*Exercise task*. Extract from the entries below, exactly as given, only the lines from the line containing "place(headGroup, 'cover_frame', coverFrame(), SATIN_SILVER);" to the line containing "obj.data.transform(world)", both lines included.

_ _ _ _

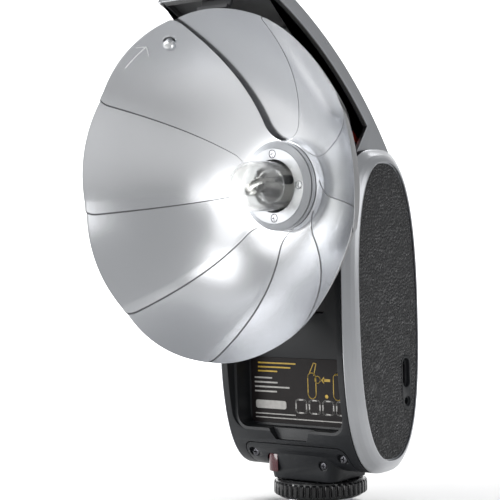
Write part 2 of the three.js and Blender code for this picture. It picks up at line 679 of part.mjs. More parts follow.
function flashTube() {
  const { radius, halfSpan, rootY, bendY } = TUBE;
  const path = new THREE.CurvePath();
  const left = new THREE.Vector3(-halfSpan, bendY, 0);
  const right = new THREE.Vector3(halfSpan, bendY, 0);
  const crown = bendY - halfSpan * 1.35;
  path.add(new THREE.LineCurve3(new THREE.Vector3(-halfSpan, rootY, 0), left));
  const up = new THREE.Vector3(-halfSpan, crown, 0);
  const down = new THREE.Vector3(halfSpan, crown, 0);
  path.add(new THREE.CubicBezierCurve3(left, up, down, right));
  path.add(new THREE.LineCurve3(right, new THREE.Vector3(halfSpan, rootY, 0)));
  const section = new THREE.Shape(arc(0, 0, radius, 0, 300, 5));
  const geometry = new THREE.ExtrudeGeometry(section, { extrudePath: path, steps: 16, bevelEnabled: false });
  return moved(geometry.rotateY(rad(35)), 0, 0, HUB_Z);
}

// ---------------------------------------------------------------- reflector
function hubPoint(radius, y, degrees) {
  return new THREE.Vector3(radius * Math.cos(rad(degrees)), y, HUB_Z + radius * Math.sin(rad(degrees)));
}

// How far a leaf's edge flares out at a radius, to run tangentially onto its root ring, in degrees.
function rootFlare(radius) {
  const { edge, filletRadius, filletEnd } = LEAF_ROOT;
  if (radius >= filletEnd) return 0;
  const reach = edge + filletRadius;
  const full = Math.asin(filletRadius / reach);
  const share = (radius ** 2 + reach ** 2 - filletRadius ** 2) / (2 * radius * reach);
  return THREE.MathUtils.radToDeg(full - Math.acos(Math.min(1, share)));
}

// One leaf: a sector of the bowl on a thin root ring that turns on the spool.
function leaf(number) {
  const layer = number - 1;
  const rows = [16.8, 17.8, 20, 24.4, 34, 44, 54, BOWL.radius];
  const start = LEAF.firstEdge + LEAF.pitch * layer;
  const rings = [];
  for (let i = 0; i <= LEAF.steps; i += 1) {
    const spot = (r, y) => {
      const flare = rootFlare(Math.max(r, LEAF_ROOT.edge));
      return hubPoint(r, y, start - flare + ((LEAF.width + 2 * flare) * i) / LEAF.steps);
    };
    const front = rows.map((r) => spot(r, bowlY(r, layer)));
    const back = rows.map((r) => spot(r, bowlY(r, layer) + LEAF.thickness));
    rings.push([...front, ...back.reverse()]);
  }
  const { radius, edge } = LEAF_ROOT;
  const rootY = bowlY(radius, layer);
  const edgeY = bowlY(edge, layer);
  const root = turned([
    [radius, rootY], [edge, edgeY - 0.02], [edge, edgeY + LEAF.thickness - 0.02], [radius, rootY + LEAF.thickness],
  ], ROUND);
  return join(skin(rings), root);
}

function leafKnob() {
  const knob = { radius: 2.5, height: 1.9, at: 58.2, angle: 113.5, standOff: 0.5 };
  const dome = arc(0, 0, 1, 0, 90, 4).map((point) => new THREE.Vector2(knob.radius * point.x, knob.height * point.y));
  const profile = [new THREE.Vector2(0, 0), ...dome.slice(0, -1), new THREE.Vector2(0, knob.height)];
  const geometry = new THREE.LatheGeometry(profile, 16);
  const slope = (bowlY(knob.at + 1, 0) - bowlY(knob.at - 1, 0)) / 2;
  const spin = rad(knob.angle);
  const out = new THREE.Vector3(slope * Math.cos(spin), -1, slope * Math.sin(spin)).normalize();
  const turn = new THREE.Quaternion().setFromUnitVectors(new THREE.Vector3(0, 1, 0), out);
  const foot = hubPoint(knob.at, bowlY(knob.at, 0), knob.angle).addScaledVector(out, knob.standOff);
  geometry.applyQuaternion(turn);
  return moved(geometry, foot.x, foot.y, foot.z);
}

// ---------------------------------------------------------------- assembly
const flashGun = new THREE.Group();
const headGroup = new THREE.Group();
const fanGroup = new THREE.Group();
flashGun.add(headGroup);
headGroup.add(fanGroup);

function place(group, name, solid, look) {
  const mesh = new THREE.Mesh(toGeometry(solid), new THREE.MeshStandardMaterial(look));
  mesh.name = name;
  group.add(mesh);
}

const SIDES = [['left', -1], ['right', 1]];
for (const [label, side] of SIDES) {
  const frame = sideFrame(side);
  place(flashGun, `side_frame_${label}`, side > 0 ? cut(frame, portCuts()) : frame, SATIN_SILVER);
  place(flashGun, `hinge_pin_${label}`, hingePin(side), STEEL);
}
place(flashGun, 'leather_panel_right', cut(leatherPanel(), portCuts()), LEATHER);
place(flashGun, 'leather_panel_left', leatherPanel().mirror([1, 0, 0]), LEATHER);
place(flashGun, 'front_housing', frontHousing(), CHARCOAL);
place(flashGun, 'rear_housing', rearHousing(), CHARCOAL);
place(flashGun, 'label_plate', labelPlate(), BLACK_GLOSS);
place(flashGun, 'base_block', baseBlock(), CHARCOAL);
place(flashGun, 'sensor_window', sensorWindow(), DARK_RED);
for (const [label, side] of SIDES) {
  const apronScrew = screw(side * APRON_SCREW.x, APRON_SCREW.z, APRON_SCREW.radius, -13.2, -7);
  place(flashGun, `apron_screw_${label}`, apronScrew, STEEL);
}
const { x: blockScrewX, z: blockScrewZ, radius: blockScrewRadius, headY } = BLOCK_SCREW;
place(flashGun, 'block_screw', screw(blockScrewX, blockScrewZ, blockScrewRadius, headY, -8.8), STEEL);
place(flashGun, 'usb_port', usbPort(), STEEL);
place(flashGun, 'sync_jack', syncJack(), BLACK_GLOSS);
place(flashGun, 'shoe_foot', shoeFoot(), STEEL);
place(flashGun, 'lock_ring', lockRing(), BLACK_GLOSS);
place(flashGun, 'contact_pin', contactPin(), GOLD);
place(flashGun, 'power_dial', dial(), BLACK_GLOSS);
place(flashGun, 'mode_switch', modeSwitch(), BLACK_GLOSS);
place(flashGun, 'test_button', testButton(), RELEASE_RED);
place(flashGun, 'ready_lamp', readyLamp(), DARK_RED);
rearScrewPlaces().forEach(([x, z], i) => {
  place(flashGun, `rear_screw_${i + 1}`, screw(x, z, REAR_SCREW.radius, 21.2, 15), STEEL);
});
place(flashGun, 'battery_pack', batteryPack(), BATTERY_BLUE);
place(flashGun, 'flash_capacitor', flashCapacitor(), BLACK_GLOSS);
place(flashGun, 'main_board', mainBoard(), BOARD_GREEN);
place(flashGun, 'trigger_transformer', triggerTransformer(), GOLD);

place(headGroup, 'cover_frame', coverFrame(), SATIN_SILVER);
place(headGroup, 'cover_liner', coverLiner(), CHARCOAL);
place(headGroup, 'cover_skin', coverSkin(), LEATHER);
place(headGroup, 'cover_latch', coverLatch(), CHARCOAL);
place(headGroup, 'hinge_barrel', hingeBarrel(), CHARCOAL);
place(headGroup, 'head_release', headRelease(), RELEASE_RED);
place(headGroup, 'hub_spool', hubSpool(), STEEL);
place(headGroup, 'clamp_ring', clampRing(), SATIN_SILVER);
place(headGroup, 'clamp_collar', clampCollar(), SATIN_SILVER);
hubScrewPlaces().forEach(([x, z], i) => {
  place(headGroup, `hub_screw_${i + 1}`, screw(x, z, 1.4, CLAMP.frontY - 0.1, -18.5), STEEL);
});
place(headGroup, 'bulb_base', bulbBase(), CERAMIC);
place(headGroup, 'bulb_glass', bulbGlass(), GLASS);
place(headGroup, 'flash_tube', flashTube(), GLASS);

for (let number = 1; number <= LEAF.count; number += 1) {
  place(fanGroup, `leaf_${number}`, leaf(number), REFLECTOR);
}
place(fanGroup, 'leaf_knob', leafKnob(), CHROME);

export default flashGun;
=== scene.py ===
"""A slim shoe-mount flash with an exposed bulb in a fan-fold reflector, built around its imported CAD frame."""
import json
import math

import bmesh
import bpy
import numpy as np
from mathutils import Matrix, Vector


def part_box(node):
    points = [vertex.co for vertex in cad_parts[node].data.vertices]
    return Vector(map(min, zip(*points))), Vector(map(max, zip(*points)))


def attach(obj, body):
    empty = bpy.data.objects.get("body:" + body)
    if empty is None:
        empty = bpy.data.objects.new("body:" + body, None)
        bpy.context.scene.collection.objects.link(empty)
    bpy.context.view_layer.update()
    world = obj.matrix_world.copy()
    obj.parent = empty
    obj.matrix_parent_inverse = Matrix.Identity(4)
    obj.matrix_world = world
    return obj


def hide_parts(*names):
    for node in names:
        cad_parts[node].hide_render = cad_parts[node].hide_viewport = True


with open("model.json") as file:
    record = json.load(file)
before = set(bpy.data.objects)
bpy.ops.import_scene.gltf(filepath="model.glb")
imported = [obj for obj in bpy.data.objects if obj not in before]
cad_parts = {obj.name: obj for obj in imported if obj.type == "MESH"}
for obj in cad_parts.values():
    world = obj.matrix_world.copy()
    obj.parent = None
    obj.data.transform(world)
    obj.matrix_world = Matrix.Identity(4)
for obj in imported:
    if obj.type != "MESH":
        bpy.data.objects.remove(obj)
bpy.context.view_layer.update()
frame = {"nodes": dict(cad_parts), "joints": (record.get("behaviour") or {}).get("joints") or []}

# ---- sizes, in millimetres
MM = 0.001               # in metres, the unit of the frame
FAR = 120.0              # past the object on every side
GAP = 0.3                # between neighbouring pieces of the body


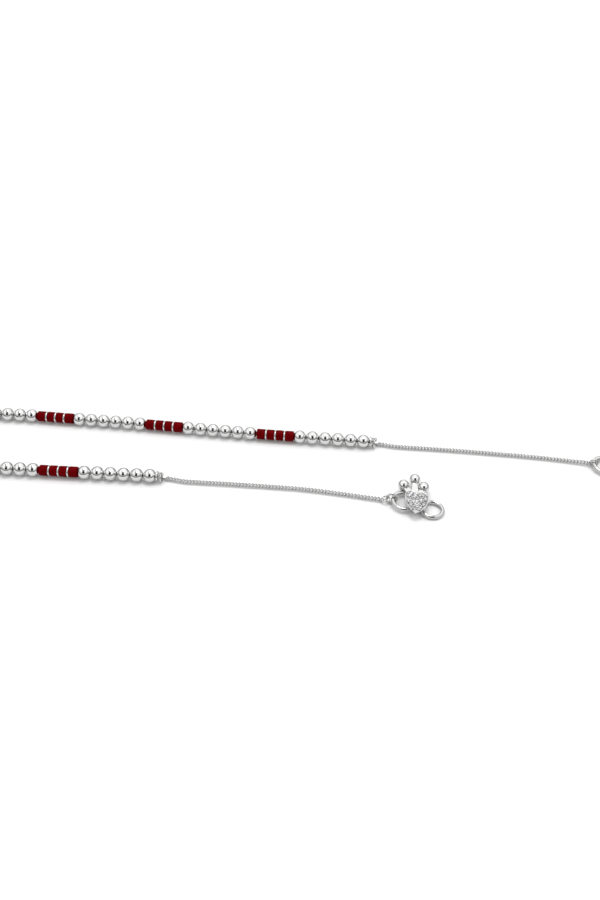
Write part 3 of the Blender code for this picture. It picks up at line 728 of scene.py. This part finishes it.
def bed_height(x, y):
    """The height at which a stone sits: a little below the heart's bed at that place."""
    return bed_tree.ray_cast(Vector((x, y, 10 * MM)), Vector((0, 0, -1)))[0].z - STONE_SINK


stones = bmesh.new()
grains = bmesh.new()
row_step = STONE_PITCH * sin(pi / 3)
for row in range(-6, 7):
    for column in range(-5, 6):
        x = (column + (0.5 if row % 2 else 0.0)) * STONE_PITCH
        y = row * row_step + STONE_SHIFT
        if in_heart(x, y, HEART_RIM + STONE_DIAMETER * STONE_EDGE_SHARE):
            turned = (Matrix.Translation((x, y, bed_height(x, y)))
                      @ Matrix.Rotation(STONE_TURN * row + column, 4, "Z"))
            raised = Matrix.Translation((0, 0, STONE_CROWN / 2))
            bmesh.ops.create_cone(stones, cap_ends=True, segments=8, radius1=STONE_DIAMETER / 2,
                                  radius2=STONE_TABLE / 2, depth=STONE_CROWN,
                                  matrix=heart_middle @ turned @ raised)
        grain_y = y + row_step * 2 / 3
        if in_heart(x, grain_y, HEART_RIM + GRAIN_DIAMETER):
            place = Vector((x, grain_y, bed_height(x, grain_y) + STONE_CROWN / 2))
            bmesh.ops.create_icosphere(grains, subdivisions=1, radius=GRAIN_DIAMETER / 2,
                                       matrix=heart_middle @ Matrix.Translation(place))
heart_stones = finished_piece("heart_stones", stones, clear_stone, 10)
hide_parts("heart_hook")
stone_grains = finished_piece("stone_grains", grains, hook_silver, 60)
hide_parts("heart_hook")

# The crown. Three flat prongs fan out behind the heart, widest where they are soldered under it,
# and each carries a polished ball.

CROWN_BALL_DIAMETER = 2.16 * MM
PRONG_THICKNESS = 0.50 * MM
PRONG_ROOT_WIDTH = 1.45 * MM
PRONG_TIP_WIDTH = 0.80 * MM
PRONG_ROUNDING = 0.10 * MM
CROWN_RISE = 0.55 * MM
CROWN_HEIGHT = HEART_BASE + CROWN_RISE
# Root and tip of each prong, as shares of the heart's half width and half length
PRONGS = (
    ((-0.42, 0.70), (-1.16, 1.49)),
    ((-0.18, 0.74), (-0.25, 2.16)),
    ((0.26, 0.70), (0.53, 1.54)),
)

crown = bmesh.new()
for root_share, tip_share in PRONGS:
    root = Vector((root_share[0] * HEART_WIDTH / 2, root_share[1] * HEART_LENGTH / 2))
    tip = Vector((tip_share[0] * HEART_WIDTH / 2, tip_share[1] * HEART_LENGTH / 2))
    prong_length = (tip - root).length
    outline = [crown.verts.new((x, y, -PRONG_THICKNESS / 2)) for x, y in (
        (0, -PRONG_ROOT_WIDTH / 2), (prong_length, -PRONG_TIP_WIDTH / 2),
        (prong_length, PRONG_TIP_WIDTH / 2), (0, PRONG_ROOT_WIDTH / 2))]
    flat = crown.faces.new(outline)
    raised = bmesh.ops.extrude_face_region(crown, geom=[flat])["geom"]
    upper = [part for part in raised if isinstance(part, bmesh.types.BMVert)]
    bmesh.ops.translate(crown, verts=upper, vec=(0, 0, PRONG_THICKNESS))
    edges = list({edge for vert in [*outline, *upper] for edge in vert.link_edges})
    rounded = bmesh.ops.bevel(crown, geom=edges, affect="EDGES", offset=PRONG_ROUNDING, segments=3,
                              profile=0.5, material=-1)
    prong_verts = {vert for face in rounded["faces"] for vert in face.verts}
    turned = Matrix.Rotation(atan2(tip.y - root.y, tip.x - root.x), 4, "Z")
    placed = heart_middle @ Matrix.Translation((root.x, root.y, CROWN_HEIGHT)) @ turned
    bmesh.ops.transform(crown, matrix=placed, verts=list(prong_verts))
    ball_place = heart_middle @ Matrix.Translation((tip.x, tip.y, CROWN_HEIGHT))
    bmesh.ops.create_uvsphere(crown, u_segments=40, v_segments=24, radius=CROWN_BALL_DIAMETER / 2,
                              matrix=ball_place)
heart_crown = finished_piece("heart_crown", crown, ball_silver, 35)
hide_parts("heart_hook")
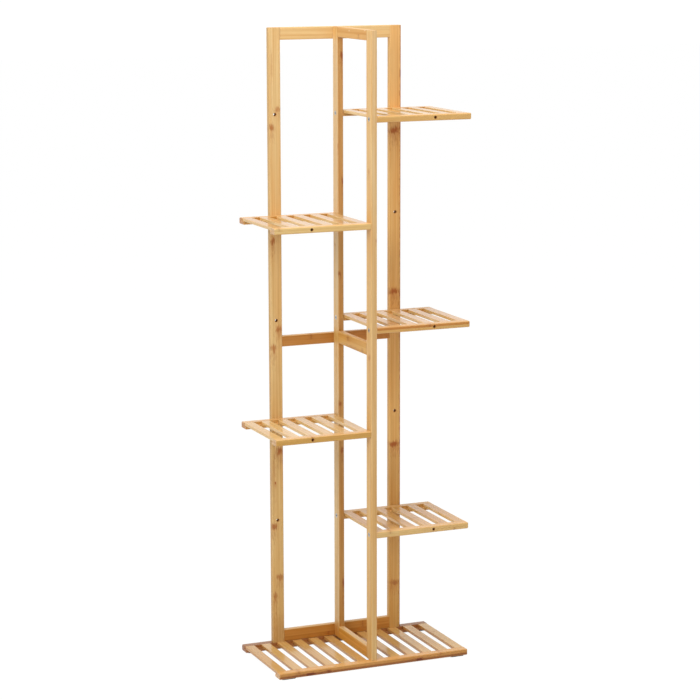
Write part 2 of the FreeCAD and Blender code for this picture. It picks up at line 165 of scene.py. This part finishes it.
# growth rings of the cane: a brown line across one strip, about every Spacing
def makeKnotGroup():
    group, given, out = newGroup(
        "bambooKnots", ["Place", "Cell", "Spacing", "Seed"], ["Knot", "Halo"])
    parts = put(group, "ShaderNodeSeparateXYZ", {0: given["Place"]}).outputs
    key = calc(group, "ADD", given["Cell"], given["Seed"])
    start = put(group, "ShaderNodeTexWhiteNoise", {"W": key}, noise_dimensions="1D").outputs[0]
    ratio = calc(group, "ADD", calc(group, "DIVIDE", parts[0], given["Spacing"]),
                 calc(group, "MULTIPLY", start, 9))
    cell = calc(group, "FLOOR", ratio)
    here = put(group, "ShaderNodeTexWhiteNoise",
               {"Vector": put(group, "ShaderNodeCombineXYZ", {0: cell, 1: key}).outputs[0]},
               noise_dimensions="2D").outputs[0]
    wobble = put(group, "ShaderNodeTexNoise",
                 {"Vector": vectorCalc(group, "MULTIPLY", given["Place"], (120, 420, 420)),
                  "Scale": 1.0, "Detail": 2.0}).outputs[0]
    middle = spread(group, here, 0, 1, 0.2, 0.8)
    offset = calc(group, "MULTIPLY", calc(group, "ABSOLUTE", calc(
        group, "SUBTRACT", calc(group, "FRACT", ratio), middle)), given["Spacing"])
    reach = grainShape["knotWobble"]
    bent = calc(group, "ADD", offset, spread(group, wobble, 0.3, 0.7, -reach, reach))
    shown = calc(group, "GREATER_THAN", here, grainShape["knotShown"])
    for label, (low, high) in grainShape["knotBands"].items():
        band = spread(group, bent, low, high, 1, 0, smooth=True)
        connect(group, out, {label: calc(group, "MULTIPLY", band, shown)})
    return group


# a ring of the cane at a known place: a ragged stain that runs on down the grain; the same shape
# also places the painted reflected light and shade beside rails
def makeMarkGroup():
    group, given, out = newGroup("bambooMark", ["Place", "Centre", "Size"], ["Mark"])
    shift = grainShape["markRagged"]
    ragged = spread(group, put(group, "ShaderNodeTexNoise", {
        "Vector": vectorCalc(group, "MULTIPLY", given["Place"], (90, 520, 520)),
        "Scale": 1.0, "Detail": 3.0}).outputs[0], 0.3, 0.7, -shift, shift)
    offset = vectorCalc(group, "DIVIDE", vectorCalc(
        group, "SUBTRACT", given["Place"], given["Centre"]), given["Size"])
    parts = put(group, "ShaderNodeSeparateXYZ", {0: offset}).outputs
    below = calc(group, "MAXIMUM", parts[0],
                 calc(group, "MULTIPLY", parts[0], -grainShape["trailReach"]))
    stretched = put(group, "ShaderNodeCombineXYZ",
                    {0: below, 1: parts[1], 2: parts[2]}).outputs[0]
    masks = []
    for spot, rough, dark in ((offset, 1, 1),
                              (stretched, grainShape["trailRough"], grainShape["trailDark"])):
        reach = put(group, "ShaderNodeVectorMath", {0: spot}, operation="LENGTH").outputs["Value"]
        bent = calc(group, "ADD", reach, calc(group, "MULTIPLY", ragged, rough))
        masks.append(spread(group, bent, *grainShape["markFade"], dark, 0, smooth=True))
    connect(group, out, {"Mark": calc(group, "MAXIMUM", masks[0], masks[1])})
    return group


# drilled walls: drill scorch plus painted shade in the hole; Cross is 1 across the bore, 0 along it
def makeScorchAndShadeGroup():
    group, given, out = newGroup("boreScorchAndShade", ["Place", "Centre", "Cross", "Radius"], ["ScorchAndShade"])
    offset = vectorCalc(group, "MULTIPLY", vectorCalc(
        group, "SUBTRACT", given["Place"], given["Centre"]), given["Cross"])
    reach = put(group, "ShaderNodeVectorMath", {0: offset}, operation="LENGTH").outputs["Value"]
    beyond = calc(group, "SUBTRACT", reach, given["Radius"])
    connect(group, out, {"ScorchAndShade": spread(group, beyond, *grainShape["scorchAndShadeFade"], 1, 0)})
    return group


fibreGroup = makeFibreGroup()
stripGroup = makeStripGroup()
knotGroup = makeKnotGroup()
markGroup = makeMarkGroup()
scorchAndShadeGroup = makeScorchAndShadeGroup()

bambooFinish = {"roughness": (0.34, 0.5), "lacquerRoughness": 0.12, "fibreDark": 0.14,
                "streakDark": 0.52, "driftWarm": 0.35, "seamDark": 0.35, "grooveDepth": 0.0003,
                "grainShade": (220, 192, 140), "warmShade": (244, 208, 148),
                "scorchAndShade": (186, 134, 80), "fleckShade": (250, 232, 208), "bumpStrength": 0.25}
satin = {"lacquer": 0.1, "specular": 0.2, "grain": 1.0}
halfGloss = {"lacquer": 0.4, "specular": 0.1, "grain": 0.8}
glossy = {"lacquer": 0.65, "specular": 0.15, "grain": 0.55}


def newMaterial(name):
    material = bpy.data.materials.new(name)
    material.use_nodes = True
    return material, material.node_tree, material.node_tree.nodes["Principled BSDF"]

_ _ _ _

*Complete response*.
place(headGroup, 'cover_frame', coverFrame(), SATIN_SILVER);
place(headGroup, 'cover_liner', coverLiner(), CHARCOAL);
place(headGroup, 'cover_skin', coverSkin(), LEATHER);
place(headGroup, 'cover_latch', coverLatch(), CHARCOAL);
place(headGroup, 'hinge_barrel', hingeBarrel(), CHARCOAL);
place(headGroup, 'head_release', headRelease(), RELEASE_RED);
place(headGroup, 'hub_spool', hubSpool(), STEEL);
place(headGroup, 'clamp_ring', clampRing(), SATIN_SILVER);
place(headGroup, 'clamp_collar', clampCollar(), SATIN_SILVER);
hubScrewPlaces().forEach(([x, z], i) => {
  place(headGroup, `hub_screw_${i + 1}`, screw(x, z, 1.4, CLAMP.frontY - 0.1, -18.5), STEEL);
});
place(headGroup, 'bulb_base', bulbBase(), CERAMIC);
place(headGroup, 'bulb_glass', bulbGlass(), GLASS);
place(headGroup, 'flash_tube', flashTube(), GLASS);

for (let number = 1; number <= LEAF.count; number += 1) {
  place(fanGroup, `leaf_${number}`, leaf(number), REFLECTOR);
}
place(fanGroup, 'leaf_knob', leafKnob(), CHROME);

export default flashGun;
=== scene.py ===
"""A slim shoe-mount flash with an exposed bulb in a fan-fold reflector, built around its imported CAD frame."""
import json
import math

import bmesh
import bpy
import numpy as np
from mathutils import Matrix, Vector


def part_box(node):
    points = [vertex.co for vertex in cad_parts[node].data.vertices]
    return Vector(map(min, zip(*points))), Vector(map(max, zip(*points)))


def attach(obj, body):
    empty = bpy.data.objects.get("body:" + body)
    if empty is None:
        empty = bpy.data.objects.new("body:" + body, None)
        bpy.context.scene.collection.objects.link(empty)
    bpy.context.view_layer.update()
    world = obj.matrix_world.copy()
    obj.parent = empty
    obj.matrix_parent_inverse = Matrix.Identity(4)
    obj.matrix_world = world
    return obj


def hide_parts(*names):
    for node in names:
        cad_parts[node].hide_render = cad_parts[node].hide_viewport = True


with open("model.json") as file:
    record = json.load(file)
before = set(bpy.data.objects)
bpy.ops.import_scene.gltf(filepath="model.glb")
imported = [obj for obj in bpy.data.objects if obj not in before]
cad_parts = {obj.name: obj for obj in imported if obj.type == "MESH"}
for obj in cad_parts.values():
    world = obj.matrix_world.copy()
    obj.parent = None
    obj.data.transform(world)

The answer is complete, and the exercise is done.